He also built a palace for the sultan's daughter Nazime Sultan, but this is no longer standing. The summer residence for the Italian embassy (1905) in Tarabya is one of the most striking contributions to Istanbul's architectural heritage by D’Aronco. Planned as a classic Italian palace, the building opens directly onto the sea like a Bosphorus house, together with an Italian type interior space. Broad eaves typical of Istanbul vernacular architecture cast deep shade over the terrace. The skilled welding of two cultures testifies to both D’Aronco's interpretive skill and his affection for Istanbul.

The Esposizione Internazionale d'Arte Decorativa Moderna, the International Exposure of Turin, was held 1902 and featured many works in the Art Nouveau including the main exhibition building, or Rotunda, in a Secessionist style, as well as the pavilion devoted to art photography designed by D’Aronco. He presented also a project for the building of the Regional Exposure of Udine of 1903.

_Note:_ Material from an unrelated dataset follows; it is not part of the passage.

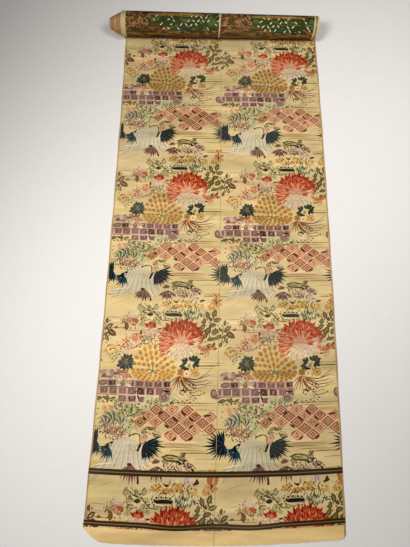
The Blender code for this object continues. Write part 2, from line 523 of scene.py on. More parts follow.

In the region of his hometown, there are still many of his works, including the Neo-Gothic main cemetery in Cividale (1889), the family tomb in Udine (1898) and the Town Hall in Udine (1911–1930).

Raimondo D’Aronco died 1932 in Sanremo, Imperia in Italy.
A state institute in Gemona, ISIS Istituto Statale di Istruzione Superiore, is named after him.
Part of the credit for the rediscovery of D'Aronco's work is attributed to the Italian architect Manfredi Nicoletti who in 1955 wrote the very first biography on his Art Nouveau drawings and architectures.